About 900 people in Niagara Falls were among some 15,000 Ontarians who took part in the annual, North American Life Chain event on Oct. 1.
The diverse crowd, organized in four zones, lined both sides of Lundy’s Lane, the major thoroughfare running through the honeymoon city. For one hour, they held signs and stood in prayerful witness to the sanctity of human life. The large turnout – which drew participants from St. Catharines, Dunnville and Grimsby, as well as Niagara Falls – happened despite the fact the event was competing with the popular Niagara Grape and Wine Festival.
Jackie Messenger, who headed the organization of this year’s Niagara Falls Life Chain on behalf of St. Catharines Right to Life, said it helped that she got started on a co-ordinated promotional effort early on, during the last week of August.
“I gave (local churches) notice,” she said. “Then I would wait a couple of weeks and make up another bulletin notice. I contacted the chaplains at all the Catholic high schools. One high school sent a busload and that added 40 or 50 people.” The Dunnville Christian Reformed Church sent another 40 or 50.
“There were a lot of Protestant churches that I dealt with,” Messenger added. “The number was up from last year.” She said there are many pro-life churches in the area and she even worked with Port Colborne-Welland Right to Life to get the word out.
The initiative, in the end, was worthwhile. “If one girl turns around after going by in a car and seeing (the Life Chain), you’ve saved a life,” she said. “You’re making a silent witness. You’re showing the public that (abortion) is still there and you’re not approving of it … You can make a difference. One hundred thousand babies are aborted in Canada every year. That’s unbelievable.”
The retired former director of Toronto’s crisis pregnancy agency Aid to Women, Joanne Dieleman, took part in this year’s Niagara Falls Life Chain and was impressed by the large number of young people who participated.
“I saw several school buses drive up with kids in them. What caught my attention was that the young people were by themselves, without their parents,” she said.
Dieleman added the Niagara Falls Life Chain is the largest she has taken part in since early ones during the 1980s along Toronto’s major thoroughfare, Yonge Street. She credited local organizers with “doing an awful lot of work to get so many people.”

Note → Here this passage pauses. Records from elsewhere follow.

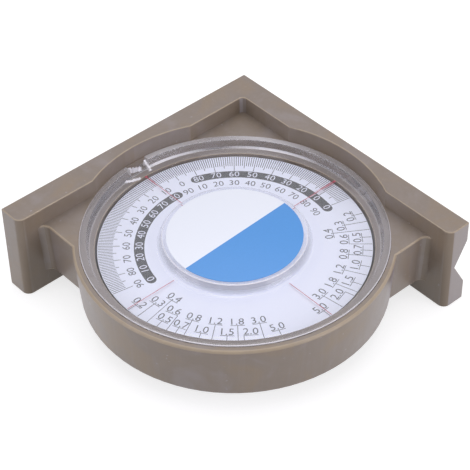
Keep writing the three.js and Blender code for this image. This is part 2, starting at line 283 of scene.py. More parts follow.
@dataclass(frozen=True)
class MouldedPlastic:
    """Taupe moulded plastic, satin and mottled, with a painted warm highlight on edges, brown corners and
    painted shade on inner walls, and pale faces, most of them painted reflections and light.
    """

    name: str = "taupe_plastic"
    base: Colour = (0.268, 0.219, 0.179)
    shade: Colour = (0.234, 0.189, 0.15)
    warm: Colour = (0.288, 0.214, 0.138)
    cool: Colour = (0.312, 0.275, 0.27)
    # brown: rounded corners, and painted shade on inner walls
    brown: Colour = (0.215, 0.163, 0.112)
    # edge: a painted warm highlight along edges
    edge: Colour = (0.43, 0.34, 0.235)
    # pale: flecks and a pale seat, and painted reflections and light
    pale: Colour = (0.4, 0.365, 0.37)
    warm_share: float = 0.55
    cool_share: float = 0.5
    brown_share: float = 0.8
    edge_share: float = 0.7
    drag_share: float = 0.15
    fleck_share: float = 0.6
    sheen: Colour = (0.62, 0.6, 1.0)
    roughness: float = 0.32
    cloud_scale: float = 55
    patch_scale: float = 70
    swirl_scale: float = 140
    # Features per metre of the noise that breaks up the painted edge highlight
    wear_scale: float = 220
    fleck_scale: float = 520
    drag_scale: float = 700
    grain_scale: float = 1600
    relief: float = 0.00003

    def build(self) -> Material:
        """Builds the material.

        Returns:
            The material.
        """
        graph = ShaderGraph(self.name)
        cloud = graph.noise(self.cloud_scale, 3)
        grain = graph.noise(self.grain_scale)
        body = self._mottle(graph, cloud)
        # Brown tints rounded corners and paints shade on inner walls; besides the seat, the pale tint
        # paints reflections and light
        for mark, share, colour in (
            ("pale_and_painted_light", 1.0, self.pale), ("brown_and_shade_tint", self.brown_share, self.brown),
        ):
            body = graph.blend(graph.mark(mark) * share, body, colour)
        # A painted warm highlight along the narrow edge strips, broken up by noise
        highlight_breakup = 0.6 + 0.8 * graph.noise(self.wear_scale)
        painted_edge_highlight = graph.mark("edge_highlight") * self.edge_share * highlight_breakup
        return graph.finish(graph.principled({
            "Base Color": graph.blend(painted_edge_highlight.clamped(), body, self.edge),
            "Roughness": self.roughness + 0.1 * (grain - 0.5) + 0.12 * (cloud - 0.5),
            "Normal": graph.bump(grain, 0.12, self.relief),
            "Sheen Weight": 0.11,
            "Sheen Roughness": 0.35,
            "Sheen Tint": (*self.sheen, 1),
        }))

    def _mottle(self, graph: ShaderGraph, cloud: Signal) -> Signal:
        """The colour of a plain wall: swirls, warm and cool patches, faint drag lines and flecks.

        Args:
            graph: The material's graph.
            cloud: The broad noise that its other sockets use too.

        Returns:
            The colour.
        """
        swirl = graph.noise(self.swirl_scale, 3, distortion=1.6)
        patch = graph.noise(self.patch_scale, 4, distortion=0.8)
        drag = graph.noise(self.drag_scale, 2, graph.stretched((1, 1, 0.04)))
        fleck = graph.noise(self.fleck_scale, 1)
        body = graph.blend(((0.6 * cloud + 0.9 * swirl) - 0.25).clamped(), self.base, self.shade)
        for mask, share, colour in (
            (6 * (patch - 0.52), self.warm_share, self.warm),
            (6 * (0.46 - patch), self.cool_share, self.cool),
            (4 * (drag - 0.5), self.drag_share, self.cool),
            (14 * (fleck - 0.735), self.fleck_share, self.pale),
        ):
            body = graph.blend(mask.clamped() * share, body, colour)
        return body


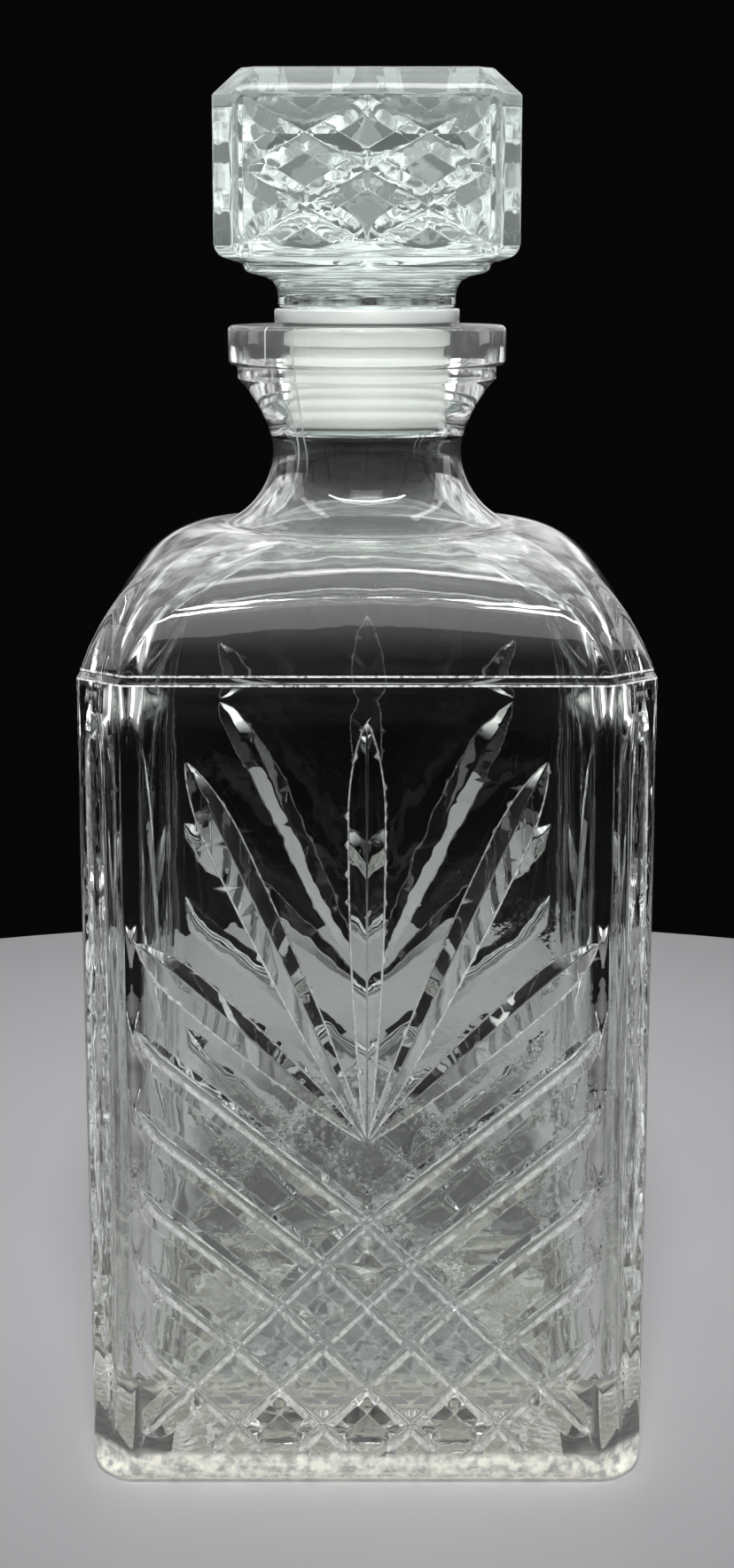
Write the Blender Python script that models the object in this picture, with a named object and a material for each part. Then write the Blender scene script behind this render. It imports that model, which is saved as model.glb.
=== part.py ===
"""Square cut-glass spirit decanter: hollow bottle, solid glass stopper and its ribbed plastic seal.

The frame: origin at the centre of the base on the surface it stands on, +Z up, and a cut face
towards -Y. The body is a chamfered square that turns round over the shoulder into the neck.
"""
import math

import bmesh
import bpy
from mathutils import Vector
from mathutils.geometry import delaunay_2d_cdt

MM = 0.001
GAP = 0.3                      # clearance between touching pieces

# Body of the bottle
HALF_WIDTH = 47.5              # flat to axis
CHAMFER_SHARE = 8.0 / 47.5     # corner chamfer, as a share of the half width
BASE_EDGE = 3.5                # radius round the foot
PUNT_HALF, PUNT_DEPTH, PUNT_RUN = 30.0, 1.0, 3.0     # recess under the base
PANEL_TOP = 138.9
SHOULDER_FOOT = (46.9, 140.3)
SHOULDER_TOP = (25.5, 160.6)
SHOULDER_PULLS = ((43.5, 150.0), (38.0, 161.0))      # what its curve leans towards
WALL = 6.7
FLOOR = 11.0
FLOOR_FILLET = 8.0
INSIDE_TOP = 131.0             # height to which the inside is straight
INSIDE_FOOT = (40.2, 136.0)    # where the inside of the shoulder begins
INSIDE_PULLS = ((35.0, 156.8), (38.8, 147.0))
INSIDE_SHOULDER_TOP = (24.3, 157.0)

# Neck and lip
NECK_RADIUS, NECK_WAIST_Z = 16.5, 173.5
NECK_PULLS = ((20.5, 162.2), (16.6, 167.5))
FLARE_PULLS = ((16.6, 177.0), (19.0, 181.5))
FLARE_TOP = (21.6, 184.6)
COLLAR_RADIUS, COLLAR_BOTTOM = 22.6, 185.6
LIP_RADIUS, LIP_BOTTOM, LIP_TOP = 24.2, 187.9, 194.8
LIP_EDGE = 0.9
MOUTH_RADIUS, MOUTH_EDGE = 15.2, 0.3
SEAT_FOOT = (14.3, 176.5)      # lower end of the slightly conical bore that takes the seal
NECK_INSIDE = (13.2, 171.0)    # narrowest part of the inside
NECK_INSIDE_PULLS = ((13.8, 174.8), (13.2, 173.5))
FLARE_INSIDE_PULLS = ((13.2, 166.5), (17.0, 160.0))

# Cuts in each face: (x, z) from the face's centre line and the base
FAN_FOCUS_Z = 61.9
FAN_CENTRE_TIP = (0.0, 133.0)
FAN_SIDE_TIPS = [(29.2, 126.5), (37.6, 96.0)]
FAN_HALF_WIDTH, FAN_DEPTH, FAN_FULL = 3.0, 1.8, (0.62, 0.82)
LATTICE_APEX_Z = 47.6
LATTICE_STEP_X, LATTICE_STEP_Z = 7.45, 7.4
LATTICE_SLOPE = LATTICE_STEP_Z / LATTICE_STEP_X
LATTICE_BOTTOM_Z = 6.4
LATTICE_LINES = 5
FLUTE_SLOPE = 0.828            # rise over run of the parallel side cuts
CUT_LIMIT_X = 38.0             # every cut stops short of the corner
GROOVE_HALF_WIDTH, GROOVE_DEPTH, FLUTE_FULL = 1.2, 1.1, (0.0, 0.9)
CORNER_CUT_BOTTOM, CORNER_CUT_TOP = 9.0, 133.0
CORNER_CUT_HALF_WIDTH, CORNER_CUT_DEPTH, CORNER_CUT_FULL = 3.2, 0.9, (0.6, 0.92)

# Stopper
HEAD_HALF_WIDTH = 25.25
HEAD_CHAMFER_SHARE = 3.1 / 25.25
HEAD_TOP, HEAD_CROWN_BEVEL = 236.6, 4.6
HEAD_BOTTOM, HEAD_FOOT_BEVEL, HEAD_FOOT_RISE = 205.8, 3.0, 2.2
HEAD_COLLAR = ((21.0, 204.4), (21.4, 205.2))
STOPPER_NECK_RADIUS, STOPPER_NECK_TOP = 15.4, 200.0
STOPPER_NECK_PULLS = ((15.8, 202.2), (17.5, 203.2))
STOPPER_NECK_END = (20.2, 203.6)
STAR_CENTRE_Z = 220.2
STAR_STEP_X, STAR_STEP_Z = 10.1, 5.9
STAR_FIELD_X, STAR_FIELD_Z = 19.8, 11.2
STAR_HALF_WIDTH, STAR_DEPTH, STAR_TAPER = 2.4, 1.3, 5.0
SHANK_RADIUS, SHANK_EDGE, SHANK_PAST_SEAL = 12.0, 1.0, 0.6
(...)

In Edmonton, about 300 people took part in a Life Chain there along 149th Street, as one of 11 sites in Alberta that staged the event. Fifty-three more people showed up in the town of Cold Lake and a hearty 10 in Mayerthorpe. Some 1,200 Life Chains took place throughout North America this year. The precise number of participants continent-wide is still being tabulated, although there were a confirmed 13,000 participants in Ontario alone.